Fortunately, we do not have to be passive bystanders when it comes to such information. Instead there are steps we can take both to gain the benefits associated with a positive attitude and avoid the harms associated with a negative state of mind. In one study, six weeks of kindness meditation training, which directed positive emotions towards others, resulted in an increase in positive emotions as well as an improvement in one of the main nerves that regulates heart rate.

In addition to meditation training, it has been shown that little daily activities can add to our overall positive mental balance thus improving our health, things like: doing good for other people, appreciating the world around you, developing and bolstering relationships, establishing goals that can be accomplished, learning something new, accepting yourself, flaws and all, and practicing resilience.

This is all good news, but it would hardly be news to the practicing Stoic. The most important finding here—that our mental state is in our control—lies at the core of Stoicism.
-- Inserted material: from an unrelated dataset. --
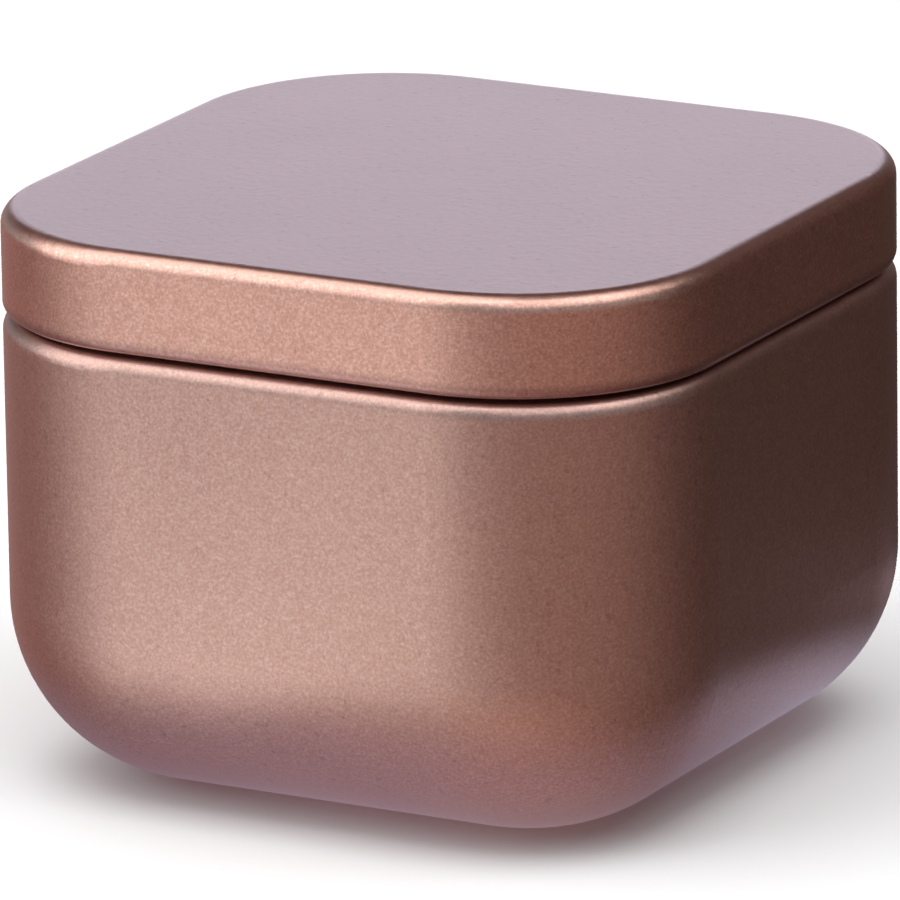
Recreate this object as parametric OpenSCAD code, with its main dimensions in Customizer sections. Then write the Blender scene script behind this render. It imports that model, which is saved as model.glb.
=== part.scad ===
// Square candle tin with rounded corners: a seamless drawn body and a slip-on lid.
// The origin is the middle of the base, where the tin stands. +Z is up and +Y is the back.
// Both pieces are one thin sheet, so each is drawn as a section of its wall, swept round the tin.

/* [Tin] */
// Width and depth of the lid, from flat side to flat side
tin_side = 80; // [62:1:120]
// Height of the tin with its lid on
tin_height = 61; // [40:1:120]
// Plan radius of the four upright corners, at the outside of the lid
corner_r = 21.8; // [20.2:0.2:30]
// Thickness of the sheet that both pieces are drawn from
sheet_t = 0.3; // [0.2:0.05:0.4]

/* [Body] */
// Radius of the big roll from the base into the walls
base_roll_r = 19.6; // [10:0.2:21.4]
// How far the body's walls lie inside the lid's skirt, on each side
body_inset = 0; // [0:0.05:0.4]
// Radius of the hollow where the shoulder turns up into the neck
neck_foot_r = 0.5; // [0.4:0.05:1.2]
// Outer radius of the curl that closes the mouth's raw edge
mouth_curl_r = 0.8; // [0.6:0.05:1.1]

/* [Base panel] */
// Height that the middle of the base is pressed up by
panel_rise = 0.8; // [0.6:0.1:2]
// Width of the flat ring that the tin stands on, round the pressed panel
stand_ring_w = 3; // [2:0.25:5]
// Plan radius of the pressed panel's corners
panel_corner_r = 6; // [3:0.5:9]

/* [Lid] */
// Height of the lid, from its lower rim to its top
lid_h = 10.8; // [8:0.1:16]
// Radius of the edge between the lid's top and its skirt
lid_edge_r = 1.8; // [1:0.05:3]
// Outer radius of the curl that closes the lid's lower edge
lid_curl_r = 1.05; // [0.8:0.05:1.4]

/* [Fits] */
// Side clearance between the lid's curl and the neck
lid_clearance = 0.25; // [0.1:0.05:0.4]
// Clearance between the mouth's curl and the underside of the lid
seat_clearance = 0.1; // [0.05:0.05:0.3]
// Height of the gap between the shoulder and the lid's lower rim
rim_gap = 0.3; // [0.2:0.05:1.5]

/* [Hidden] */
$fn = 128;

// The walls turn their corners about four upright axes, so they stay parallel to each other.
// A plan radius is measured from such an axis, and so is every x in a section below.
corner_axis = tin_side / 2 - corner_r;

// Lid: heights of its rim and of the underside of its top
lid_rim_z = tin_height - lid_h;
lid_under_z = tin_height - sheet_t;

// Body: plan radii of wall and neck, with the shoulder between them
wall_r = corner_r - body_inset;
neck_r = corner_r - 2 * lid_curl_r - lid_clearance;
shoulder_r = wall_r - neck_r - neck_foot_r;
shoulder_z = lid_rim_z - rim_gap;
mouth_z = lid_under_z - seat_clearance;

// Base: the flat inside the roll, and the pressed panel, whose step is two equal bends
base_flat_r = wall_r - base_roll_r;
step_half = corner_axis + base_flat_r - stand_ring_w;
step_r = (panel_rise + sheet_t) / 2;
panel_axis = step_half - panel_corner_r;
panel_flat_r = panel_corner_r - panel_rise;

// One quarter of a bend in the sheet, with outer radius r, in the quarter that (x, z) points to.
module bend(r, x, z) {
    intersection() {
        difference() {
            circle(r);
            circle(r - sheet_t);
        }
        translate([min(x * r, 0), min(z * r, 0)]) square(r);
    }
}

// A curled edge: three quarters of a bend, open in the quarter that (x, z) points to.
module curl(r, x, z) {
    bend(r, -x, z);
    bend(r, -x, -z);
    bend(r, x, -z);
}

// A flat or upright stretch of the section, from its lower inner corner to its upper outer one.
module strip(x0, z0, x1, z1) {
    translate([x0, z0]) square([x1 - x0, z1 - z0]);
}

// Sweeps a section round a square with rounded corners, whose corner axes lie at +-axis in X and Y.
module swept(axis) {
    for (quarter = [0:3])
        rotate([0, 0, 90 * quarter]) {
            translate([axis, axis, 0])
                rotate_extrude(angle = 90)
                    children();
            translate([axis, 0, 0])
                rotate([90, 0, 0])
                    linear_extrude(height = 2 * axis, center = true)
                        children();
        }
}

// The flat middle of a swept piece, between its corner axes.
module middle_sheet(axis, z) {
    translate([-axis, -axis, z]) cube([2 * axis, 2 * axis, sheet_t]);
}

// Plan outline of a square with its corner axes at +-axis, rounded to plan radius r.
module rounded_square(axis, r) {
    for (x = [-1, 1], y = [-1, 1])
        translate([x * axis, y * axis]) circle(r);
    square([2 * (axis + r), 2 * axis], center = true);
    square([2 * axis, 2 * (axis + r)], center = true);
}

// The body's sheet from the edge of the flat base, up the wall, to the curl of the mouth.
module body_section() {
    translate([base_flat_r, base_roll_r]) bend(base_roll_r, 1, -1);
    strip(wall_r - sheet_t, base_roll_r, wall_r, shoulder_z - shoulder_r);
    translate([wall_r - shoulder_r, shoulder_z - shoulder_r]) bend(shoulder_r, 1, 1);
    translate([neck_r + neck_foot_r, shoulder_z + neck_foot_r]) bend(neck_foot_r + sheet_t, -1, -1);
    strip(neck_r - sheet_t, shoulder_z + neck_foot_r, neck_r, mouth_z - mouth_curl_r);
    translate([neck_r - mouth_curl_r, mouth_z - mouth_curl_r]) curl(mouth_curl_r, 1, -1);
}

// The ring that the tin stands on, flat between the roll and the pressed panel.
module stand_ring() {
    linear_extrude(height = sheet_t)
        difference() {
            rounded_square(corner_axis, base_flat_r);
            rounded_square(panel_axis, panel_corner_r);
        }
}

// The step up from the ring, and the edge of the pressed panel.
module panel_section() {
    translate([panel_corner_r, step_r]) bend(step_r, -1, -1);
    translate([panel_flat_r, step_r]) bend(step_r, 1, 1);
    strip(0, panel_rise, panel_flat_r, panel_rise + sheet_t);
}

// The lid's sheet from the flat top, over its edge, to the curl of the lower rim.
module lid_section() {
    strip(0, lid_under_z, corner_r - lid_edge_r, tin_height);
    translate([corner_r - lid_edge_r, tin_height - lid_edge_r]) bend(lid_edge_r, 1, 1);
    strip(corner_r - sheet_t, lid_rim_z + lid_curl_r, corner_r, tin_height - lid_edge_r);
    translate([corner_r - lid_curl_r, lid_rim_z + lid_curl_r]) curl(lid_curl_r, 1, 1);
}

module tin_body() {
    color("rosybrown") {
        swept(corner_axis) body_section();
        stand_ring();
        swept(panel_axis) panel_section();
        middle_sheet(panel_axis, panel_rise);
    }
}

module tin_lid() {
    color("tan") {
        swept(corner_axis) lid_section();
        middle_sheet(corner_axis, lid_under_z);
    }
}

tin_body();
tin_lid();
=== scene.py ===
# %% [markdown]
# # A square candle tin in rose gold
# The tin is two thin pieces of drawn steel: a deep body with a big roll round its base, and a
# shallow lid that slips over the body's neck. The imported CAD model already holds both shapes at
# their real size, with their bends and curls as true curves, so this lesson leaves them as they
# are. It works on what the eye sees next: the camera, the studio and above all the finish, a
# satin lacquer on the outside and plain tinplate on the inside.

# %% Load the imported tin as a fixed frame
import math

import bpy
from mathutils import Matrix, Vector


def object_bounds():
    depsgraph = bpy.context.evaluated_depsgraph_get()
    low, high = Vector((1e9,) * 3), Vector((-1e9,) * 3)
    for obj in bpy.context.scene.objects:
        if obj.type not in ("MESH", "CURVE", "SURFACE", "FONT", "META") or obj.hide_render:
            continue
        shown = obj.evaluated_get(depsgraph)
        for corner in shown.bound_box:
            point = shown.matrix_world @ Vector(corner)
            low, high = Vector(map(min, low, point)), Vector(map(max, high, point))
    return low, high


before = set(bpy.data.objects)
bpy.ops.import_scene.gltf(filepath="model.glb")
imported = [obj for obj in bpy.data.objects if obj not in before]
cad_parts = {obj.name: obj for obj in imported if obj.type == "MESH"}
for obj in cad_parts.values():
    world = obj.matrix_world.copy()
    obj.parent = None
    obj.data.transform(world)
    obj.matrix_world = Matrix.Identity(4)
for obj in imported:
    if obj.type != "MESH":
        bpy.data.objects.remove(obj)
cad_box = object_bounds()
MM = 0.001
tin_low, tin_high = cad_box
print("tin:", [round((b - a) / MM, 1) for a, b in zip(tin_low, tin_high)], "mm")

# %% [markdown]
# ## The camera
# The photograph was taken from far away with a long lens, so the tin's upright sides stay almost
# parallel. It looks a little down on the tin and past its front right corner, which shows the
# wide front, the narrow right side and the top at once. A camera could be placed by eye, but a
# direction, a distance and a lens are easier to check one at a time, so it is placed by those.

# %% Directions round the tin
def look_direction(azimuth, elevation):
    """Unit vector from the tin towards a place at this azimuth (0 is the front) and elevation."""
    return Vector((
        math.sin(azimuth) * math.cos(elevation),
        -math.cos(azimuth) * math.cos(elevation),
        math.sin(elevation),
    ))


def turned_towards(direction, roll=0.0):
    """Rotation that points a camera's or a lamp's -Z the opposite way to direction."""
    facing = (-direction).to_track_quat("-Z", "Y").to_matrix()
    return (facing @ Matrix.Rotation(roll, 3, "Z")).to_euler()


print("front:", [round(v, 3) for v in look_direction(0, 0)])

# %% Camera
VIEW_AZIMUTH = math.radians(28.365)
VIEW_ELEVATION = math.radians(16.175)
VIEW_ROLL = math.radians(-0.88)
VIEW_DISTANCE = 1.2674
LENS_MM = 486.3
SENSOR_MM = 36
VIEW_DEPTH = 20
AIM = Vector((-0.00042, -0.00026, 0.03185))

camera_data = bpy.data.cameras.new("camera")
camera = bpy.data.objects.new("camera", camera_data)
bpy.context.scene.collection.objects.link(camera)
camera_data.lens = LENS_MM
camera_data.sensor_width = SENSOR_MM
camera_data.clip_end = VIEW_DEPTH
towards_camera = look_direction(VIEW_AZIMUTH, VIEW_ELEVATION)
camera.location = AIM + towards_camera * VIEW_DISTANCE
camera.rotation_euler = turned_towards(towards_camera, VIEW_ROLL)
bpy.context.scene.camera = camera
bpy.context.scene.view_settings.view_transform = "Standard"
print("camera at:", [round(v, 3) for v in camera.location], "m")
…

The Stoics distinguished between things that are under our control and things that our not, declaring that ultimately only one thing is truly and completely under our control: our state of mind.

And if the Stoics were ignorant of the impact negative thoughts can have on the amygdala, or even what the amygdala was, they certainly understood the connection between our moment by moment thoughts and our overall mental state: “Such as are your habitual thoughts, such will also be the character of your mind,” said Marcus Aurelius,  “for the soul is dyed by its thoughts.” Finally, the Stoics had numerous mechanisms for positively impacting the mind. While the would probably not have used the term gratitude journal, the following piece of Stoic advice accomplishes the same goal, it seems: “Think not so much of what you not have as what you do have. Select the best of these things, then reflect how eagerly they would have been sought by you if you did not already have them.”